**Problem description**
Reproduce only the lines of the material below that start at the line containing "connectors = Compound(children=[usb_port.part.solid(), *[jack(y)" and stop at the line containing "obj.matrix_world = Matrix.Identity(4)". Keep both end lines.
··· Material provided ···
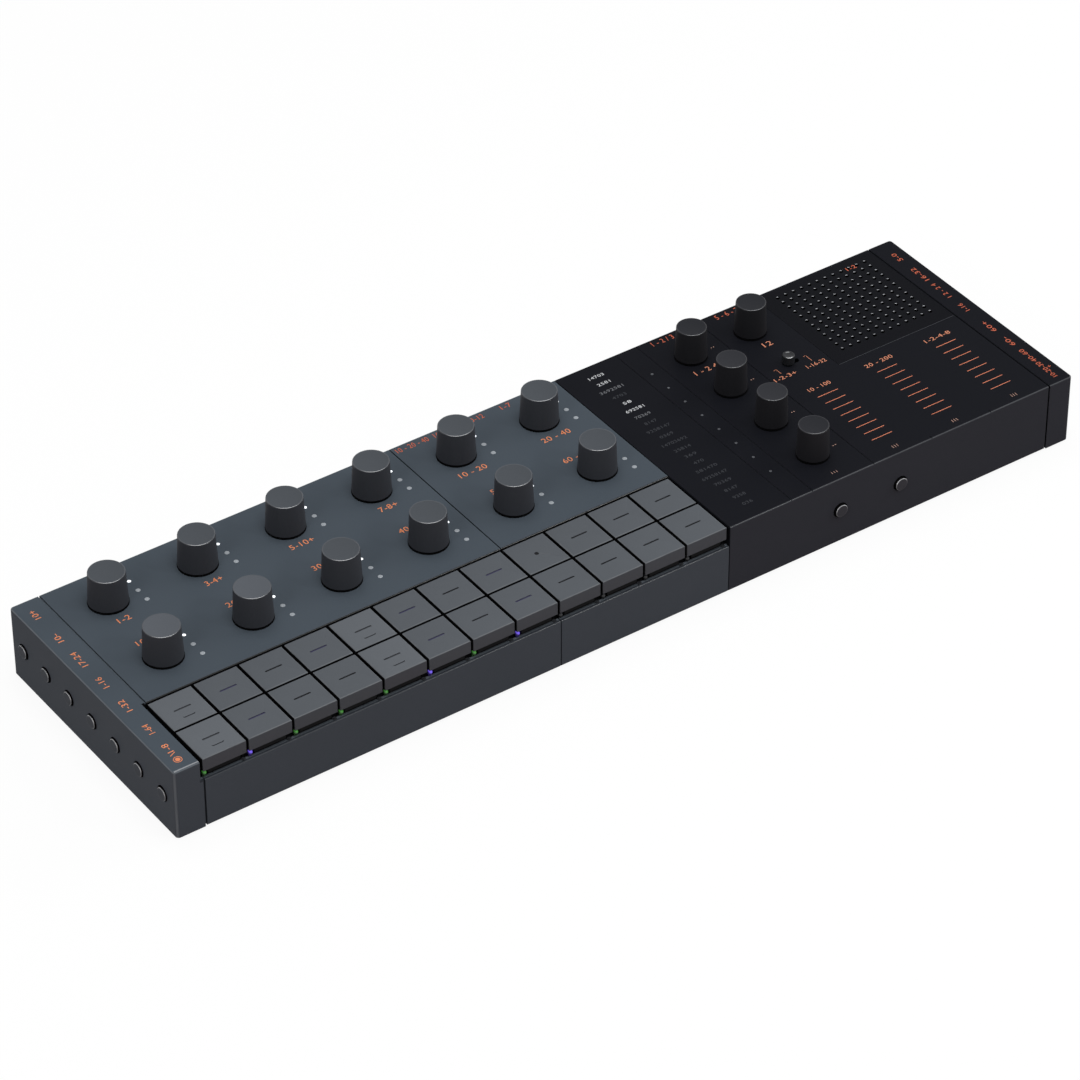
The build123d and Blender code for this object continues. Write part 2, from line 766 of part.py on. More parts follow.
left_wall = Plane(origin=(case_left, 0, side_axis), x_dir=(0, -1, 0), z_dir=(-1, 0, 0))
right_wall = Plane(origin=(case_right, 0, side_axis), x_dir=(0, 1, 0), z_dir=(1, 0, 0))
rear_wall = Plane(origin=(0, rear, side_axis), x_dir=(-1, 0, 0), z_dir=(0, 1, 0))
front_wall = Plane(origin=(0, front, side_axis), x_dir=(1, 0, 0), z_dir=(0, -1, 0))
save(button_strip(left_buttons, -1, left_wall, end_button_proud), "left_buttons")
save(button_strip(right_buttons, 1, right_wall, end_button_proud), "right_buttons")
save(button_strip(sound_side_buttons, 1, front_wall, long_button_proud), "front_buttons")
rear_strip = Compound(
    children=[
        button_strip(synth_rear_buttons, -1, rear_wall, long_button_proud).solid(),
        button_strip(sound_side_buttons, -1, rear_wall, long_button_proud).solid(),
    ]
)
save(rear_strip, "rear_buttons")

# ---- Battery --------------------------------------------------------------------------------
with BuildPart() as battery:
    with Locations((battery_place[0], battery_place[1], base_top)):
        Box(
            battery_length,
            battery_width,
            battery_thickness,
            align=(Align.CENTER, Align.CENTER, Align.MIN),
        )
    fillet(battery.edges().filter_by(Axis.X), battery_thickness / 3)
save(battery.part, "battery")

# ---- Loudspeaker ----------------------------------------------------------------------------
with BuildPart() as speaker:
    magnet_top = panel_under - speaker_depth + magnet_depth
    speaker_axis = Vector(grille_centre, grille_row_centre, 0)
    with BuildSketch(Plane(origin=speaker_axis, x_dir=(1, 0, 0), z_dir=(0, -1, 0))):
        with BuildLine():
            rim_under = panel_under - speaker_rim
            basket_radius = speaker_radius - speaker_rim
            mouth_radius = basket_radius - speaker_rim
            cone_bottom = magnet_top + 2 * speaker_rim
            Polyline(
                (0, cone_bottom),
                (0, panel_under - speaker_depth),
                (magnet_radius, panel_under - speaker_depth),
                (magnet_radius, magnet_top),
                (basket_radius, magnet_top),
                (basket_radius, rim_under),
                (speaker_radius, rim_under),
                (speaker_radius, panel_under),
                (mouth_radius, panel_under),
                (magnet_radius / 2, cone_bottom),
                close=True,
            )
        make_face()
    revolve(axis=Axis(speaker_axis, (0, 0, 1)))
save(speaker.part, "speaker")

# ---- Sockets: three jacks and a charging port -----------------------------------------------
jack_mouth = case_right - wall - jack_lead_in
nose_end = case_right - jack_recess
nose_radius = jack_radius + jack_wall


def jack(y):
    """A block with a nose that reaches into the end cap, bored for a 3.5 mm plug."""
    block_right = case_right - wall - base_gap
    block_left = jack_mouth - jack_depth - jack_wall
    with BuildPart() as socket:
        with Locations(((block_left + block_right) / 2, y, board_top)):
            Box(
                block_right - block_left,
                jack_side,
                2 * axis_above_board,
                align=(Align.CENTER, Align.CENTER, Align.MIN),
            )
        with BuildSketch(Plane(origin=(block_right, y, side_axis), z_dir=(1, 0, 0))):
            Circle(nose_radius)
        extrude(amount=nose_end - block_right)
        with BuildSketch(Plane(origin=(nose_end, y, side_axis), z_dir=(1, 0, 0))):
            Circle(jack_radius + jack_lead_in)
        extrude(amount=-(nose_end - jack_mouth), mode=Mode.SUBTRACT)
        with BuildSketch(Plane(origin=(jack_mouth, y, side_axis), z_dir=(1, 0, 0))):
            Circle(jack_radius)
        extrude(amount=-jack_depth, mode=Mode.SUBTRACT)
    return socket.part.solid()


with BuildPart() as usb_port:
    usb_mouth = Plane(origin=(nose_end, usb_line, usb_axis), z_dir=(1, 0, 0), x_dir=(0, 1, 0))
    with BuildSketch(usb_mouth):
        SlotOverall(usb_width, usb_height)
    extrude(amount=-usb_depth)
    with BuildSketch(usb_mouth):
        SlotOverall(usb_width - 2 * usb_shell, usb_height - 2 * usb_shell)
    extrude(amount=-usb_depth + usb_shell, mode=Mode.SUBTRACT)
    with BuildSketch(usb_mouth.offset(-usb_depth)):
        Rectangle(usb_width - usb_height, usb_height / 4)
    extrude(amount=usb_depth - 2 * usb_shell)

connectors = Compound(children=[usb_port.part.solid(), *[jack(y) for y in jack_lines]])
save(connectors, "connectors")
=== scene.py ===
"""The looks of a drum machine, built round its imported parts.

The shells, the board and what else stays hidden keep their CAD meshes and get procedural finishes.
Keys, knobs, buttons, the switch, the grille, screws and feet are rebuilt with finer detail in the
places that the CAD nodes give them. Lamps and printed marks are added on the panels.

Shapes are worked out in millimetres, in the frame of the CAD model, and become metres as each one
is turned into a piece.
"""

import logging
import math
from collections.abc import Callable, Iterable, Sequence
from dataclasses import asdict, dataclass, field, replace
from enum import Enum

import bmesh
import bpy
from bpy.types import ID, Material, Node, NodeSocket, NodeTree, Object
from mathutils import Matrix, Vector


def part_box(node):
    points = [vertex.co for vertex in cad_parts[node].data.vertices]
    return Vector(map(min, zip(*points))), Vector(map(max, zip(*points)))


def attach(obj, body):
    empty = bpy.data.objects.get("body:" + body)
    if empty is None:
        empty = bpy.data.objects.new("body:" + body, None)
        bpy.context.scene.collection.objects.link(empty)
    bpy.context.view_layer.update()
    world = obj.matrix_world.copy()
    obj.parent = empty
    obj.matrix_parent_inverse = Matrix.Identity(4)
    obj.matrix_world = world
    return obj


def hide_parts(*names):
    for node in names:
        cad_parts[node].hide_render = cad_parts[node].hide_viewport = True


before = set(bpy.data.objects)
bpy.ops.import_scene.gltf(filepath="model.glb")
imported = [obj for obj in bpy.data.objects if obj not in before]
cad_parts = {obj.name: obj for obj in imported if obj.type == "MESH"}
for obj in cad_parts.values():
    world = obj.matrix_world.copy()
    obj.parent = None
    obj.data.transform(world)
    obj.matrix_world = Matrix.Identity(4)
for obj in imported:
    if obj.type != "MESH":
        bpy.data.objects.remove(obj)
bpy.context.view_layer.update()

MM = 0.001
CHASSIS = "chassis"
WHITE = (1, 1, 1, 1)
Place = tuple[float, float]
Triple = tuple[float, float, float]
Colour = Triple
Shape = bmesh.types.BMesh
Look = dict[str, object]  # the shader's sockets, named with underscores, and their values or links

log = logging.getLogger("drum_machine")


# ---- Sizes read from the frame ----
def corners(node: str) -> tuple[Vector, Vector]:
    """Lowest and highest corners of a CAD node, in millimetres."""
    low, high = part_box(node)
    return low / MM, high / MM


def middle(node: str) -> Vector:
    """Middle of a CAD node's box, in millimetres."""
    low, high = corners(node)
    return (low + high) / 2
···
**Written solution**
connectors = Compound(children=[usb_port.part.solid(), *[jack(y) for y in jack_lines]])
save(connectors, "connectors")
=== scene.py ===
"""The looks of a drum machine, built round its imported parts.

The shells, the board and what else stays hidden keep their CAD meshes and get procedural finishes.
Keys, knobs, buttons, the switch, the grille, screws and feet are rebuilt with finer detail in the
places that the CAD nodes give them. Lamps and printed marks are added on the panels.

Shapes are worked out in millimetres, in the frame of the CAD model, and become metres as each one
is turned into a piece.
"""

import logging
import math
from collections.abc import Callable, Iterable, Sequence
from dataclasses import asdict, dataclass, field, replace
from enum import Enum

import bmesh
import bpy
from bpy.types import ID, Material, Node, NodeSocket, NodeTree, Object
from mathutils import Matrix, Vector


def part_box(node):
    points = [vertex.co for vertex in cad_parts[node].data.vertices]
    return Vector(map(min, zip(*points))), Vector(map(max, zip(*points)))


def attach(obj, body):
    empty = bpy.data.objects.get("body:" + body)
    if empty is None:
        empty = bpy.data.objects.new("body:" + body, None)
        bpy.context.scene.collection.objects.link(empty)
    bpy.context.view_layer.update()
    world = obj.matrix_world.copy()
    obj.parent = empty
    obj.matrix_parent_inverse = Matrix.Identity(4)
    obj.matrix_world = world
    return obj


def hide_parts(*names):
    for node in names:
        cad_parts[node].hide_render = cad_parts[node].hide_viewport = True


before = set(bpy.data.objects)
bpy.ops.import_scene.gltf(filepath="model.glb")
imported = [obj for obj in bpy.data.objects if obj not in before]
cad_parts = {obj.name: obj for obj in imported if obj.type == "MESH"}
for obj in cad_parts.values():
    world = obj.matrix_world.copy()
    obj.parent = None
    obj.data.transform(world)
    obj.matrix_world = Matrix.Identity(4)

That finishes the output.